> _Data segment_
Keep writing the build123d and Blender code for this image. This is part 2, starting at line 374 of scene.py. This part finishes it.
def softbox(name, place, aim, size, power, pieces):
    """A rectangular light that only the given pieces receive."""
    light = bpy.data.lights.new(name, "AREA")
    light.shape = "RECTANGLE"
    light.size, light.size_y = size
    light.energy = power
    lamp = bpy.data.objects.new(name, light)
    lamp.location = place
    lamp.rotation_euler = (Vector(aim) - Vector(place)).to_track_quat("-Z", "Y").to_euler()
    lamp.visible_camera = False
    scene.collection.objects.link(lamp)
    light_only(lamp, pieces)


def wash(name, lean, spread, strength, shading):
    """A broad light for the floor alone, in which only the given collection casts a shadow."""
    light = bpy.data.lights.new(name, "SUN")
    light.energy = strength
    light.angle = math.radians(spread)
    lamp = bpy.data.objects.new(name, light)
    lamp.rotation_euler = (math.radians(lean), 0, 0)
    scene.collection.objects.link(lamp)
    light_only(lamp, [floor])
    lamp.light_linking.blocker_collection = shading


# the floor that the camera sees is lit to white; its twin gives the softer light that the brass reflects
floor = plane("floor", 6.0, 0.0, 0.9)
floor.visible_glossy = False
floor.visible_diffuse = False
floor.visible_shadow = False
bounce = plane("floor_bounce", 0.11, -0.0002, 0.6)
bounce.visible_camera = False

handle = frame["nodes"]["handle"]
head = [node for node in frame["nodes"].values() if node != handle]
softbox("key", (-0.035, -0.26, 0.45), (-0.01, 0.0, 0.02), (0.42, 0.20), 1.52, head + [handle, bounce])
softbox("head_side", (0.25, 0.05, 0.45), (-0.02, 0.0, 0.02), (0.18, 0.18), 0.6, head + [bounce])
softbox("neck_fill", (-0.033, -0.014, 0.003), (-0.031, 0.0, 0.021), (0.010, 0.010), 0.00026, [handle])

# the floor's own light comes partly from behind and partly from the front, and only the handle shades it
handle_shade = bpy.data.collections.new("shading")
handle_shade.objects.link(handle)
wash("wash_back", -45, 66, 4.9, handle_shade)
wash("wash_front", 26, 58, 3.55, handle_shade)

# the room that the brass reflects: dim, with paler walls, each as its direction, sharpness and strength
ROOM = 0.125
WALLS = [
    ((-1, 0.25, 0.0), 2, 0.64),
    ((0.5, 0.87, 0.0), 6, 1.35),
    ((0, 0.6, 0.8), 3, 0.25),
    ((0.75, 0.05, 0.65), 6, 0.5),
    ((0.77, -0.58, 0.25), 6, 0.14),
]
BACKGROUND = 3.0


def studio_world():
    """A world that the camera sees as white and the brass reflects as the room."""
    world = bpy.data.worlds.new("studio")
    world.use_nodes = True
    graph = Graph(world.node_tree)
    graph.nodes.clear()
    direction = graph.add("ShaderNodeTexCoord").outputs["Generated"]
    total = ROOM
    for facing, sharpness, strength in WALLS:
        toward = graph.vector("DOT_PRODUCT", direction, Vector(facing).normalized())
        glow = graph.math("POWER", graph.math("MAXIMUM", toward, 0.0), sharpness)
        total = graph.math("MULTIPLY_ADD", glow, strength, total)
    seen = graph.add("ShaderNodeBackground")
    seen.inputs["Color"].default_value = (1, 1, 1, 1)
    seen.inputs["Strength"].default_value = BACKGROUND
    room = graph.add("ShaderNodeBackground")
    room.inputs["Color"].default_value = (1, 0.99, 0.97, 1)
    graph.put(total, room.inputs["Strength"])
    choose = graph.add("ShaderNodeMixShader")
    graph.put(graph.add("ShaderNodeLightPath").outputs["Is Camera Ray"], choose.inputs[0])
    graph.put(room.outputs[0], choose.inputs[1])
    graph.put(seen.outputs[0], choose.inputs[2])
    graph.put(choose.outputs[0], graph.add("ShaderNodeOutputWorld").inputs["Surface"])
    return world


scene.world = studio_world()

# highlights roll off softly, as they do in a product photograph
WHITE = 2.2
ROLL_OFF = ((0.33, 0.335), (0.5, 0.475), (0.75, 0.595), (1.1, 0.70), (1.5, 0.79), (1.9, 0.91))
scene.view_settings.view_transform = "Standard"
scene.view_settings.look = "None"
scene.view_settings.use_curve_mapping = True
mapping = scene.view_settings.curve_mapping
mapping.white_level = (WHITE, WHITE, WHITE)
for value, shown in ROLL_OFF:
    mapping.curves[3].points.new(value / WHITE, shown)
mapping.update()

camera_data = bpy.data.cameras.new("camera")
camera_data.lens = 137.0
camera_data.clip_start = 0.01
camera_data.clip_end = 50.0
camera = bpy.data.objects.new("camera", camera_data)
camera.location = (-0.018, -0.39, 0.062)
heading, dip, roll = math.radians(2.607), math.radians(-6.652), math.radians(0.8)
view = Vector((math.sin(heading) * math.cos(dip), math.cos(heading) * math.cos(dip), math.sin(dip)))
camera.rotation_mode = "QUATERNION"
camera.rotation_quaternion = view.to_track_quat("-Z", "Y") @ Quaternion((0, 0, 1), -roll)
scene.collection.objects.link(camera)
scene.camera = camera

> _Problem statement_
Write the data out again in full and exactly.

> _Written reply_
Keep writing the build123d and Blender code for this image. This is part 2, starting at line 374 of scene.py. This part finishes it.
def softbox(name, place, aim, size, power, pieces):
    """A rectangular light that only the given pieces receive."""
    light = bpy.data.lights.new(name, "AREA")
    light.shape = "RECTANGLE"
    light.size, light.size_y = size
    light.energy = power
    lamp = bpy.data.objects.new(name, light)
    lamp.location = place
    lamp.rotation_euler = (Vector(aim) - Vector(place)).to_track_quat("-Z", "Y").to_euler()
    lamp.visible_camera = False
    scene.collection.objects.link(lamp)
    light_only(lamp, pieces)


def wash(name, lean, spread, strength, shading):
    """A broad light for the floor alone, in which only the given collection casts a shadow."""
    light = bpy.data.lights.new(name, "SUN")
    light.energy = strength
    light.angle = math.radians(spread)
    lamp = bpy.data.objects.new(name, light)
    lamp.rotation_euler = (math.radians(lean), 0, 0)
    scene.collection.objects.link(lamp)
    light_only(lamp, [floor])
    lamp.light_linking.blocker_collection = shading


# the floor that the camera sees is lit to white; its twin gives the softer light that the brass reflects
floor = plane("floor", 6.0, 0.0, 0.9)
floor.visible_glossy = False
floor.visible_diffuse = False
floor.visible_shadow = False
bounce = plane("floor_bounce", 0.11, -0.0002, 0.6)
bounce.visible_camera = False

handle = frame["nodes"]["handle"]
head = [node for node in frame["nodes"].values() if node != handle]
softbox("key", (-0.035, -0.26, 0.45), (-0.01, 0.0, 0.02), (0.42, 0.20), 1.52, head + [handle, bounce])
softbox("head_side", (0.25, 0.05, 0.45), (-0.02, 0.0, 0.02), (0.18, 0.18), 0.6, head + [bounce])
softbox("neck_fill", (-0.033, -0.014, 0.003), (-0.031, 0.0, 0.021), (0.010, 0.010), 0.00026, [handle])

# the floor's own light comes partly from behind and partly from the front, and only the handle shades it
handle_shade = bpy.data.collections.new("shading")
handle_shade.objects.link(handle)
wash("wash_back", -45, 66, 4.9, handle_shade)
wash("wash_front", 26, 58, 3.55, handle_shade)

# the room that the brass reflects: dim, with paler walls, each as its direction, sharpness and strength
ROOM = 0.125
WALLS = [
    ((-1, 0.25, 0.0), 2, 0.64),
    ((0.5, 0.87, 0.0), 6, 1.35),
    ((0, 0.6, 0.8), 3, 0.25),
    ((0.75, 0.05, 0.65), 6, 0.5),
    ((0.77, -0.58, 0.25), 6, 0.14),
]
BACKGROUND = 3.0


def studio_world():
    """A world that the camera sees as white and the brass reflects as the room."""
    world = bpy.data.worlds.new("studio")
    world.use_nodes = True
    graph = Graph(world.node_tree)
    graph.nodes.clear()
    direction = graph.add("ShaderNodeTexCoord").outputs["Generated"]
    total = ROOM
    for facing, sharpness, strength in WALLS:
        toward = graph.vector("DOT_PRODUCT", direction, Vector(facing).normalized())
        glow = graph.math("POWER", graph.math("MAXIMUM", toward, 0.0), sharpness)
        total = graph.math("MULTIPLY_ADD", glow, strength, total)
    seen = graph.add("ShaderNodeBackground")
    seen.inputs["Color"].default_value = (1, 1, 1, 1)
    seen.inputs["Strength"].default_value = BACKGROUND
    room = graph.add("ShaderNodeBackground")
    room.inputs["Color"].default_value = (1, 0.99, 0.97, 1)
    graph.put(total, room.inputs["Strength"])
    choose = graph.add("ShaderNodeMixShader")
    graph.put(graph.add("ShaderNodeLightPath").outputs["Is Camera Ray"], choose.inputs[0])
    graph.put(room.outputs[0], choose.inputs[1])
    graph.put(seen.outputs[0], choose.inputs[2])
    graph.put(choose.outputs[0], graph.add("ShaderNodeOutputWorld").inputs["Surface"])
    return world


scene.world = studio_world()

# highlights roll off softly, as they do in a product photograph
WHITE = 2.2
ROLL_OFF = ((0.33, 0.335), (0.5, 0.475), (0.75, 0.595), (1.1, 0.70), (1.5, 0.79), (1.9, 0.91))
scene.view_settings.view_transform = "Standard"
scene.view_settings.look = "None"
scene.view_settings.use_curve_mapping = True
mapping = scene.view_settings.curve_mapping
mapping.white_level = (WHITE, WHITE, WHITE)
for value, shown in ROLL_OFF:
    mapping.curves[3].points.new(value / WHITE, shown)
mapping.update()

camera_data = bpy.data.cameras.new("camera")
camera_data.lens = 137.0
camera_data.clip_start = 0.01
camera_data.clip_end = 50.0
camera = bpy.data.objects.new("camera", camera_data)
camera.location = (-0.018, -0.39, 0.062)
heading, dip, roll = math.radians(2.607), math.radians(-6.652), math.radians(0.8)
view = Vector((math.sin(heading) * math.cos(dip), math.cos(heading) * math.cos(dip), math.sin(dip)))
camera.rotation_mode = "QUATERNION"
camera.rotation_quaternion = view.to_track_quat("-Z", "Y") @ Quaternion((0, 0, 1), -roll)
scene.collection.objects.link(camera)
scene.camera = camera